### SET PROBLEM
Reproduce exactly the lines below, from the first through the one containing "for (const shoot", and nothing more.

### SUPPLIED INFORMATION
•••••

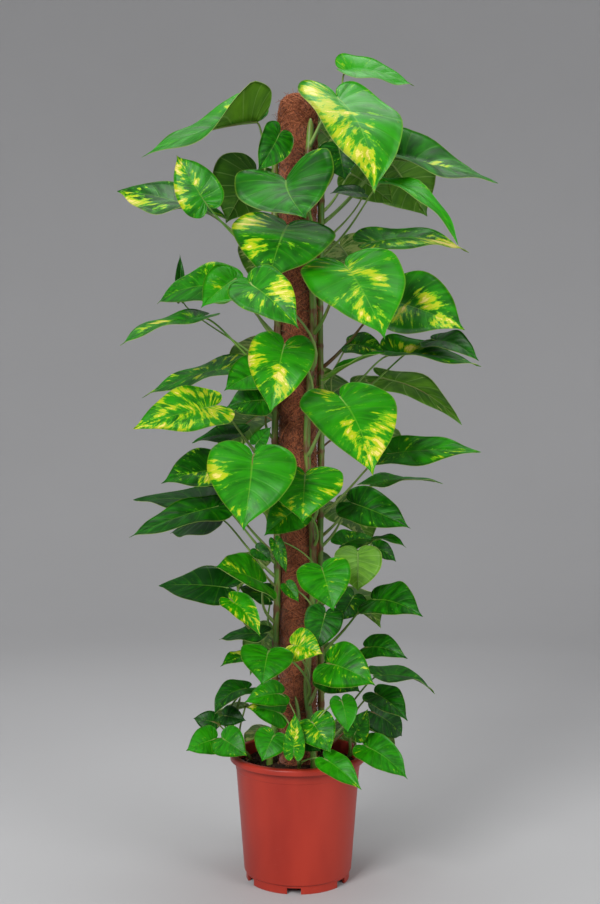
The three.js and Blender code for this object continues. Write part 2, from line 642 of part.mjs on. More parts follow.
function makeLeafyStem(curve, radius, sides, steps, leaves, lowest, highest) {
  const solids = [tube(curve, radius, sides, steps)];
  const stemAt = (z) => pointAtHeight(curve, z);
  for (const row of leaves) {
    solids.push(makePetiole(row, stemAt, lowest, highest));
    solids.push(makeBlade(row));
  }
  return joined(solids);
}

function makeVine(stem) {
  const curve = climbingCurve(stem);
  const lowest = SOIL_CROWN + STEM_BARE[0];
  const highest = stem.top - STEM_BARE[1];
  return makeLeafyStem(curve, STEM_RADIUS, STEM_SIDES, STEM_STEPS, stem.leaves, lowest, highest);
}

function makeShoot(shoot) {
  const curve = new THREE.CatmullRomCurve3(shoot.path.map(vector), false, 'centripetal');
  const lowest = SOIL_CROWN + SHOOT_BARE[0];
  const highest = shoot.path[shoot.path.length - 1][2] - SHOOT_BARE[1];
  return makeLeafyStem(curve, SHOOT_RADIUS, SHOOT_SIDES, SHOOT_STEPS, shoot.leaves, lowest, highest);
}

// ---- the whole plant ----
const plant = new THREE.Group();
plant.add(meshOf('pot', makePot(), 0xa8392a, 0.42));
plant.add(meshOf('soil', makeSoil(), 0x2e2119, 0.95));
plant.add(meshOf('pole_core', makeCore(), 0x3a3a3a, 0.6));
plant.add(meshOf('coir_sleeve', makeCoir(), 0x8a4b2c, 0.95));
for (const stem of STEMS) plant.add(meshOf(stem.name, makeVine(stem), stem.color, 0.4));
for (const shoot of SHOOTS) plant.add(meshOf(shoot.name, makeShoot(shoot), shoot.color, 0.4));

export default plant;
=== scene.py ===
"""Golden pothos climbing a coir pole, in a plastic nursery pot. Metres, +Z up."""
import random
from math import acos, atan, atan2, cos, hypot, pi, radians, sin, sqrt, tan

import bmesh
import bpy
import numpy as np
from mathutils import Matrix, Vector, noise


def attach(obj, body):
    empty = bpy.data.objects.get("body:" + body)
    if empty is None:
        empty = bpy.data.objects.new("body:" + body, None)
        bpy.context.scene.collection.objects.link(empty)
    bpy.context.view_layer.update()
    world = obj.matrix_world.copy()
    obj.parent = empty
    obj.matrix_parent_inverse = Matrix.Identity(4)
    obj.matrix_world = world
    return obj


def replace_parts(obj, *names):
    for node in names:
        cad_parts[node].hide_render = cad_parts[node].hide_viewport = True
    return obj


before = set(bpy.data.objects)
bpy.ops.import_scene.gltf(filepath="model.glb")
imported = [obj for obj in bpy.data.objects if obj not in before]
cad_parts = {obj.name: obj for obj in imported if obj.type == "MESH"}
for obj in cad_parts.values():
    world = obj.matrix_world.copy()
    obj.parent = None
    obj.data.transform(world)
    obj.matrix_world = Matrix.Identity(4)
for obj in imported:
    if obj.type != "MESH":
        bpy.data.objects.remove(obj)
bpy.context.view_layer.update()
MM = 0.001

# ---- named values ----
# Lengths are in millimetres. Sizes that the solids have too are the same there, but for thicker blades.
POT_HEIGHT = 220
RIM_RADIUS = 120
LIP_HEIGHT = 10.5
WALL = 2
WALL_TOP_RADIUS = 111
WALL_BOTTOM_RADIUS = 95
STEP_BELOW_RIM = 28
STEP_DEPTH = 0.8
FOOT_RADIUS = 91.5
FOOT_THICKNESS = 4.5
FOOT_HEIGHT = 14
FOOT_LEDGE = 2
STEP_SLOPE = 2
WALL_DRAFT = 1
FLOOR_LOW = 12
FLOOR_TOP = 14.5
NOTCH_COUNT = 6
NOTCH_WIDTH = 24
NOTCH_TURN = -4
NOTCH_ROUNDING = 1.2
CUT_REACH = 4
DRAIN_RADIUS = 5
DRAIN_CIRCLE = 70
POT_SIDES = 144

SOIL_EDGE = 199
SOIL_CROWN = 204
SOIL_LUMPS = 1.6
SOIL_LUMP_SPAN = 16
CRUMB_COUNT = 520
CRUMB_SIZE, LUMP_SIZE = (1.0, 2.6), (2.6, 4.6)

COIR_RADIUS = 33
COIR_BOTTOM = 152
COIR_TOP = 1385
COIR_DOME = 32
COIR_SHOULDER = COIR_TOP - COIR_DOME
# How far the coir runs over its dome, and where it ends when its height is counted along it.
DOME_RUN = 1.45 * COIR_DOME
COIR_END = COIR_SHOULDER + DOME_RUN
COIR_LUMPS = 0.9
COIR_WINDING = 0.5

STRAND_COUNT = 3600
STRAND_LENGTH = (18, 62)
STRAND_RADIUS = (0.24, 0.5)
STRAND_LIFT = (0.3, 2.4)
# The share of strands with a loose end and how far it stands off, then of those laid near the top.
LOOSE_SHARE = 0.09
LOOSE_RISE = (4, 13)
TOP_SHARE = 0.12
TOP_BAND = 60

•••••

### SOLUTION TO THIS PROBLEM
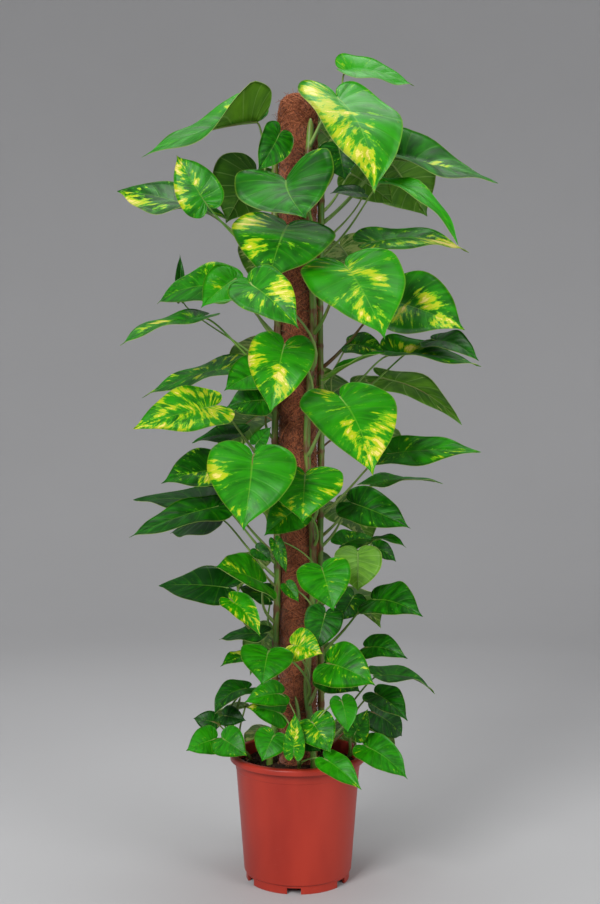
The three.js and Blender code for this object continues. Write part 2, from line 642 of part.mjs on. More parts follow.
function makeLeafyStem(curve, radius, sides, steps, leaves, lowest, highest) {
  const solids = [tube(curve, radius, sides, steps)];
  const stemAt = (z) => pointAtHeight(curve, z);
  for (const row of leaves) {
    solids.push(makePetiole(row, stemAt, lowest, highest));
    solids.push(makeBlade(row));
  }
  return joined(solids);
}

function makeVine(stem) {
  const curve = climbingCurve(stem);
  const lowest = SOIL_CROWN + STEM_BARE[0];
  const highest = stem.top - STEM_BARE[1];
  return makeLeafyStem(curve, STEM_RADIUS, STEM_SIDES, STEM_STEPS, stem.leaves, lowest, highest);
}

function makeShoot(shoot) {
  const curve = new THREE.CatmullRomCurve3(shoot.path.map(vector), false, 'centripetal');
  const lowest = SOIL_CROWN + SHOOT_BARE[0];
  const highest = shoot.path[shoot.path.length - 1][2] - SHOOT_BARE[1];
  return makeLeafyStem(curve, SHOOT_RADIUS, SHOOT_SIDES, SHOOT_STEPS, shoot.leaves, lowest, highest);
}

// ---- the whole plant ----
const plant = new THREE.Group();
plant.add(meshOf('pot', makePot(), 0xa8392a, 0.42));
plant.add(meshOf('soil', makeSoil(), 0x2e2119, 0.95));
plant.add(meshOf('pole_core', makeCore(), 0x3a3a3a, 0.6));
plant.add(meshOf('coir_sleeve', makeCoir(), 0x8a4b2c, 0.95));
for (const stem of STEMS) plant.add(meshOf(stem.name, makeVine(stem), stem.color, 0.4));
for (const shoot of SHOOTS) plant.add(meshOf(shoot.name, makeShoot(shoot), shoot.color, 0.4));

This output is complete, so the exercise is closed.